* [The request]:
Every line of the data must be copied exactly.
┌──
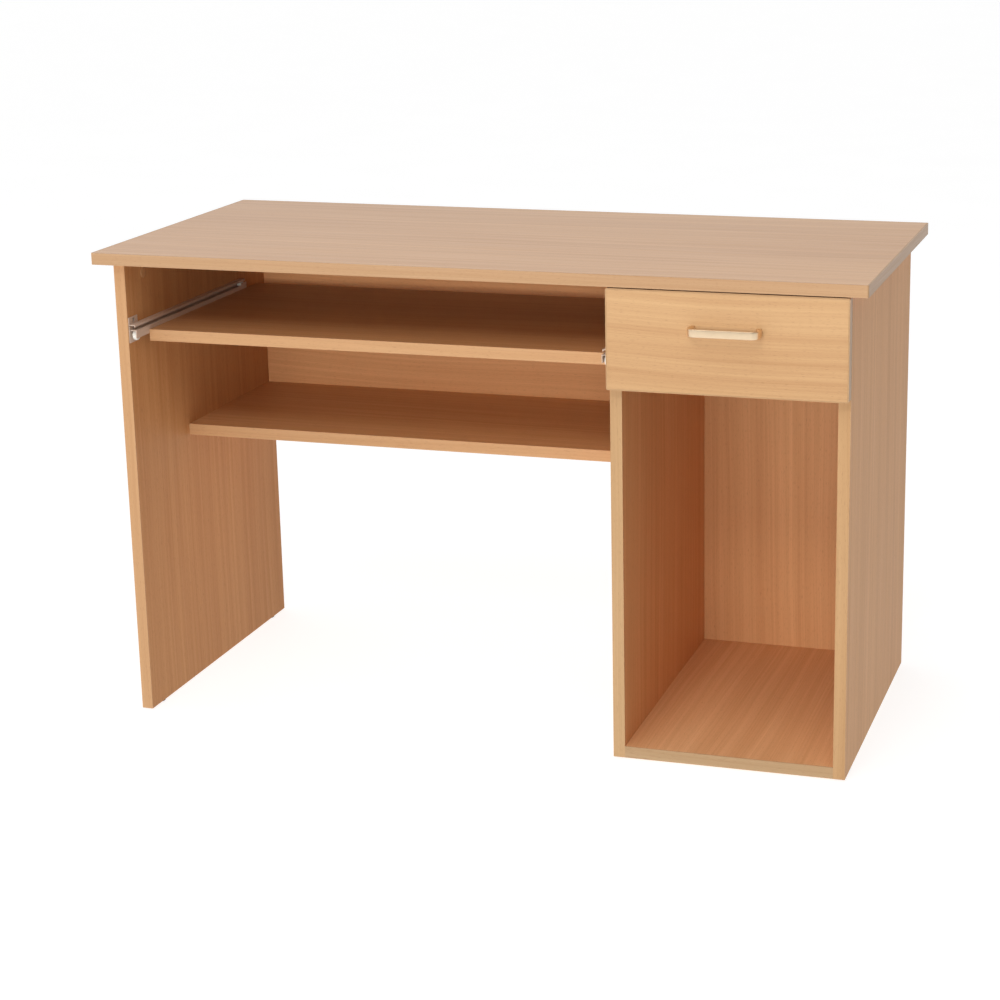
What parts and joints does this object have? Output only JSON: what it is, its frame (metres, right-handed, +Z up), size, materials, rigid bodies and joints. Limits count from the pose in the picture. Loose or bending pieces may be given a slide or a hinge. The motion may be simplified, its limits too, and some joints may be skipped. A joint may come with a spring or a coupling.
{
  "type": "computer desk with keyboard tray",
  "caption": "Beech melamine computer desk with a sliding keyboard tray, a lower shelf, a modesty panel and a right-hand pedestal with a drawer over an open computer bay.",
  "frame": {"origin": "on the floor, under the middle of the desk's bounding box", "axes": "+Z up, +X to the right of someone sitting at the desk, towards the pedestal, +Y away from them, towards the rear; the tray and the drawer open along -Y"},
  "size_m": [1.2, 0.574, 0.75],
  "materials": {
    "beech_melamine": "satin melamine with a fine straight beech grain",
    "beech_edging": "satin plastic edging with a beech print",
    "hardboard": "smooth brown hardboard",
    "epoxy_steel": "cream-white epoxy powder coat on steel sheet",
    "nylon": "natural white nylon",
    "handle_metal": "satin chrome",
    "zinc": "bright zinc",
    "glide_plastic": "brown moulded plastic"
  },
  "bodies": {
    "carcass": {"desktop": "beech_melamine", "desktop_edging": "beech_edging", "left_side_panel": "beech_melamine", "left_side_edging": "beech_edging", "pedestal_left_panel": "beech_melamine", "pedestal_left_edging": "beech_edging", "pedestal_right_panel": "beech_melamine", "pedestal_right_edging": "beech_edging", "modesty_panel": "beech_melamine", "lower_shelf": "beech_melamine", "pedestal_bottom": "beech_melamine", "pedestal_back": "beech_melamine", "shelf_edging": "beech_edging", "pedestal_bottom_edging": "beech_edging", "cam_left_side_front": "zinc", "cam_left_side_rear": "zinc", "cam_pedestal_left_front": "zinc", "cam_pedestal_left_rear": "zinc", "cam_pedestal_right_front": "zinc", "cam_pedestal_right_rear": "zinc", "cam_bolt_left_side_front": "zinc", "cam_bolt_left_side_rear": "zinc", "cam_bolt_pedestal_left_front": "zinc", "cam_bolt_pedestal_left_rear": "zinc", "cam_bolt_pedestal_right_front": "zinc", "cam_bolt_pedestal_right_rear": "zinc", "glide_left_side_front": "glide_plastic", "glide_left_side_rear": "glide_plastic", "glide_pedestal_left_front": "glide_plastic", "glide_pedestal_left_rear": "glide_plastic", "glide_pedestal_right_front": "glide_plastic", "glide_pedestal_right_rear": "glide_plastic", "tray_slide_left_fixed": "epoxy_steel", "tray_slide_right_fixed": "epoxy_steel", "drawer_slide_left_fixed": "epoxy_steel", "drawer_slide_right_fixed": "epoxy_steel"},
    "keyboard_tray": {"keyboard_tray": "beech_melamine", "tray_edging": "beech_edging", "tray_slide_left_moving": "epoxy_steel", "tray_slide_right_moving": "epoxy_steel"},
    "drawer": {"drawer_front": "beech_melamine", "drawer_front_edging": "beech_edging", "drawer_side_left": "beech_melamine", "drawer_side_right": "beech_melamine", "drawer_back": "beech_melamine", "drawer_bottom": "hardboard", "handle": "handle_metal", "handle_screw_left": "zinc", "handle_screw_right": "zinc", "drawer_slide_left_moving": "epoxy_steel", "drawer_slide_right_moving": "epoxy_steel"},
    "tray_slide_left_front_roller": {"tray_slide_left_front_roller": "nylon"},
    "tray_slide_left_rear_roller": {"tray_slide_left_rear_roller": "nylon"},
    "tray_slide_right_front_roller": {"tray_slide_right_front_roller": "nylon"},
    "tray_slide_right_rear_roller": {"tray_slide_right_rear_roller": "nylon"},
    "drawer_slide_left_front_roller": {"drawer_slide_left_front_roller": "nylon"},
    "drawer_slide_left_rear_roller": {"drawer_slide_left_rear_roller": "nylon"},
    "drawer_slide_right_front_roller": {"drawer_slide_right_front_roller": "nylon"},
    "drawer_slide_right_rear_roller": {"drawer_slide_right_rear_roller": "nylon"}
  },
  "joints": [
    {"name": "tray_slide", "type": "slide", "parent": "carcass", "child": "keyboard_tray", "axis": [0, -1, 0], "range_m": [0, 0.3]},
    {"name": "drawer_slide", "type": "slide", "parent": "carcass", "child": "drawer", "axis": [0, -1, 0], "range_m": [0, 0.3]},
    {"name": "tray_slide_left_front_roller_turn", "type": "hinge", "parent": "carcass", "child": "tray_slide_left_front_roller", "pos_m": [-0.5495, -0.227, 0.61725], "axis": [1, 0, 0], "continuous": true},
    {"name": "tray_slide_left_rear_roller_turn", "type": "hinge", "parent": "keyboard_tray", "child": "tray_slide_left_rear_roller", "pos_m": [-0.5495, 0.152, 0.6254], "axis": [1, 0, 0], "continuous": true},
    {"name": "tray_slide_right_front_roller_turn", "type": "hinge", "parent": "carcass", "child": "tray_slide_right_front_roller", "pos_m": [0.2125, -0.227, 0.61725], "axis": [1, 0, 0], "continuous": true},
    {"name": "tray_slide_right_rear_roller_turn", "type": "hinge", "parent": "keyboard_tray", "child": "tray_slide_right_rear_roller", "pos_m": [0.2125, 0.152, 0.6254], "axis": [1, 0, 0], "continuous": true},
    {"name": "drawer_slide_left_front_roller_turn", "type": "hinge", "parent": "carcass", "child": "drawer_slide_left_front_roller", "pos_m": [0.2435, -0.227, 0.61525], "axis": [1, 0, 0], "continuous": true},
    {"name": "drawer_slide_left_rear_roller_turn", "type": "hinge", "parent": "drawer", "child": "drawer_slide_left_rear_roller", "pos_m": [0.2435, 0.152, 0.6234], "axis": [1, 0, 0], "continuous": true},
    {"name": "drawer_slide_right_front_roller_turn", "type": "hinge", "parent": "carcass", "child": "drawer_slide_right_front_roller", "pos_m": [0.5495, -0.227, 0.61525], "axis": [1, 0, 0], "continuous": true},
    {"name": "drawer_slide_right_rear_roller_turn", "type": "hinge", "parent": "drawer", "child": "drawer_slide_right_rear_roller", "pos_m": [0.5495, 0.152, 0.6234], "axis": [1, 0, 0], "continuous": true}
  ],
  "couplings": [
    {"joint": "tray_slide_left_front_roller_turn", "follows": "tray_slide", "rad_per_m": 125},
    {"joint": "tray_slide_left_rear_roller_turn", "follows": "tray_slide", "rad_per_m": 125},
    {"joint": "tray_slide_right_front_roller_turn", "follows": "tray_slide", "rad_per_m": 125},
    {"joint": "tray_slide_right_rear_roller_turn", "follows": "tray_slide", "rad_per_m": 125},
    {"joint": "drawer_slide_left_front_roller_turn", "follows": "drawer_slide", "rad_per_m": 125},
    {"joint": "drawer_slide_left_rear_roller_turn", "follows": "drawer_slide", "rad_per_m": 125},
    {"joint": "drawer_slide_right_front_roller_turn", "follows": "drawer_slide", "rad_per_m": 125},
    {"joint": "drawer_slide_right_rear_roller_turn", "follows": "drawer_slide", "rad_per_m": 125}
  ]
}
└──
* [Expected output]:
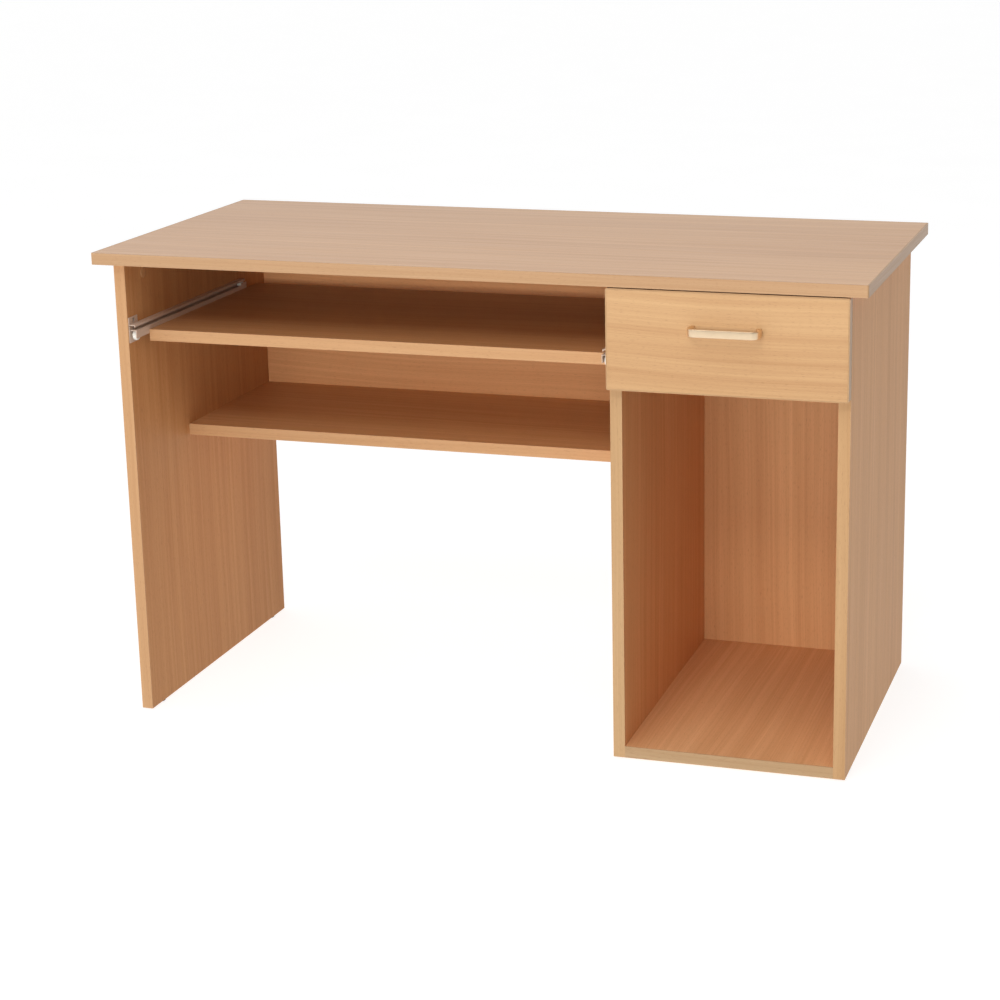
What parts and joints does this object have? Output only JSON: what it is, its frame (metres, right-handed, +Z up), size, materials, rigid bodies and joints. Limits count from the pose in the picture. Loose or bending pieces may be given a slide or a hinge. The motion may be simplified, its limits too, and some joints may be skipped. A joint may come with a spring or a coupling.
{
  "type": "computer desk with keyboard tray",
  "caption": "Beech melamine computer desk with a sliding keyboard tray, a lower shelf, a modesty panel and a right-hand pedestal with a drawer over an open computer bay.",
  "frame": {"origin": "on the floor, under the middle of the desk's bounding box", "axes": "+Z up, +X to the right of someone sitting at the desk, towards the pedestal, +Y away from them, towards the rear; the tray and the drawer open along -Y"},
  "size_m": [1.2, 0.574, 0.75],
  "materials": {
    "beech_melamine": "satin melamine with a fine straight beech grain",
    "beech_edging": "satin plastic edging with a beech print",
    "hardboard": "smooth brown hardboard",
    "epoxy_steel": "cream-white epoxy powder coat on steel sheet",
    "nylon": "natural white nylon",
    "handle_metal": "satin chrome",
    "zinc": "bright zinc",
    "glide_plastic": "brown moulded plastic"
  },
  "bodies": {
    "carcass": {"desktop": "beech_melamine", "desktop_edging": "beech_edging", "left_side_panel": "beech_melamine", "left_side_edging": "beech_edging", "pedestal_left_panel": "beech_melamine", "pedestal_left_edging": "beech_edging", "pedestal_right_panel": "beech_melamine", "pedestal_right_edging": "beech_edging", "modesty_panel": "beech_melamine", "lower_shelf": "beech_melamine", "pedestal_bottom": "beech_melamine", "pedestal_back": "beech_melamine", "shelf_edging": "beech_edging", "pedestal_bottom_edging": "beech_edging", "cam_left_side_front": "zinc", "cam_left_side_rear": "zinc", "cam_pedestal_left_front": "zinc", "cam_pedestal_left_rear": "zinc", "cam_pedestal_right_front": "zinc", "cam_pedestal_right_rear": "zinc", "cam_bolt_left_side_front": "zinc", "cam_bolt_left_side_rear": "zinc", "cam_bolt_pedestal_left_front": "zinc", "cam_bolt_pedestal_left_rear": "zinc", "cam_bolt_pedestal_right_front": "zinc", "cam_bolt_pedestal_right_rear": "zinc", "glide_left_side_front": "glide_plastic", "glide_left_side_rear": "glide_plastic", "glide_pedestal_left_front": "glide_plastic", "glide_pedestal_left_rear": "glide_plastic", "glide_pedestal_right_front": "glide_plastic", "glide_pedestal_right_rear": "glide_plastic", "tray_slide_left_fixed": "epoxy_steel", "tray_slide_right_fixed": "epoxy_steel", "drawer_slide_left_fixed": "epoxy_steel", "drawer_slide_right_fixed": "epoxy_steel"},
    "keyboard_tray": {"keyboard_tray": "beech_melamine", "tray_edging": "beech_edging", "tray_slide_left_moving": "epoxy_steel", "tray_slide_right_moving": "epoxy_steel"},
    "drawer": {"drawer_front": "beech_melamine", "drawer_front_edging": "beech_edging", "drawer_side_left": "beech_melamine", "drawer_side_right": "beech_melamine", "drawer_back": "beech_melamine", "drawer_bottom": "hardboard", "handle": "handle_metal", "handle_screw_left": "zinc", "handle_screw_right": "zinc", "drawer_slide_left_moving": "epoxy_steel", "drawer_slide_right_moving": "epoxy_steel"},
    "tray_slide_left_front_roller": {"tray_slide_left_front_roller": "nylon"},
    "tray_slide_left_rear_roller": {"tray_slide_left_rear_roller": "nylon"},
    "tray_slide_right_front_roller": {"tray_slide_right_front_roller": "nylon"},
    "tray_slide_right_rear_roller": {"tray_slide_right_rear_roller": "nylon"},
    "drawer_slide_left_front_roller": {"drawer_slide_left_front_roller": "nylon"},
    "drawer_slide_left_rear_roller": {"drawer_slide_left_rear_roller": "nylon"},
    "drawer_slide_right_front_roller": {"drawer_slide_right_front_roller": "nylon"},
    "drawer_slide_right_rear_roller": {"drawer_slide_right_rear_roller": "nylon"}
  },
  "joints": [
    {"name": "tray_slide", "type": "slide", "parent": "carcass", "child": "keyboard_tray", "axis": [0, -1, 0], "range_m": [0, 0.3]},
    {"name": "drawer_slide", "type": "slide", "parent": "carcass", "child": "drawer", "axis": [0, -1, 0], "range_m": [0, 0.3]},
    {"name": "tray_slide_left_front_roller_turn", "type": "hinge", "parent": "carcass", "child": "tray_slide_left_front_roller", "pos_m": [-0.5495, -0.227, 0.61725], "axis": [1, 0, 0], "continuous": true},
    {"name": "tray_slide_left_rear_roller_turn", "type": "hinge", "parent": "keyboard_tray", "child": "tray_slide_left_rear_roller", "pos_m": [-0.5495, 0.152, 0.6254], "axis": [1, 0, 0], "continuous": true},
    {"name": "tray_slide_right_front_roller_turn", "type": "hinge", "parent": "carcass", "child": "tray_slide_right_front_roller", "pos_m": [0.2125, -0.227, 0.61725], "axis": [1, 0, 0], "continuous": true},
    {"name": "tray_slide_right_rear_roller_turn", "type": "hinge", "parent": "keyboard_tray", "child": "tray_slide_right_rear_roller", "pos_m": [0.2125, 0.152, 0.6254], "axis": [1, 0, 0], "continuous": true},
    {"name": "drawer_slide_left_front_roller_turn", "type": "hinge", "parent": "carcass", "child": "drawer_slide_left_front_roller", "pos_m": [0.2435, -0.227, 0.61525], "axis": [1, 0, 0], "continuous": true},
    {"name": "drawer_slide_left_rear_roller_turn", "type": "hinge", "parent": "drawer", "child": "drawer_slide_left_rear_roller", "pos_m": [0.2435, 0.152, 0.6234], "axis": [1, 0, 0], "continuous": true},
    {"name": "drawer_slide_right_front_roller_turn", "type": "hinge", "parent": "carcass", "child": "drawer_slide_right_front_roller", "pos_m": [0.5495, -0.227, 0.61525], "axis": [1, 0, 0], "continuous": true},
    {"name": "drawer_slide_right_rear_roller_turn", "type": "hinge", "parent": "drawer", "child": "drawer_slide_right_rear_roller", "pos_m": [0.5495, 0.152, 0.6234], "axis": [1, 0, 0], "continuous": true}
  ],
  "couplings": [
    {"joint": "tray_slide_left_front_roller_turn", "follows": "tray_slide", "rad_per_m": 125},
    {"joint": "tray_slide_left_rear_roller_turn", "follows": "tray_slide", "rad_per_m": 125},
    {"joint": "tray_slide_right_front_roller_turn", "follows": "tray_slide", "rad_per_m": 125},
    {"joint": "tray_slide_right_rear_roller_turn", "follows": "tray_slide", "rad_per_m": 125},
    {"joint": "drawer_slide_left_front_roller_turn", "follows": "drawer_slide", "rad_per_m": 125},
    {"joint": "drawer_slide_left_rear_roller_turn", "follows": "drawer_slide", "rad_per_m": 125},
    {"joint": "drawer_slide_right_front_roller_turn", "follows": "drawer_slide", "rad_per_m": 125},
    {"joint": "drawer_slide_right_rear_roller_turn", "follows": "drawer_slide", "rad_per_m": 125}
  ]
}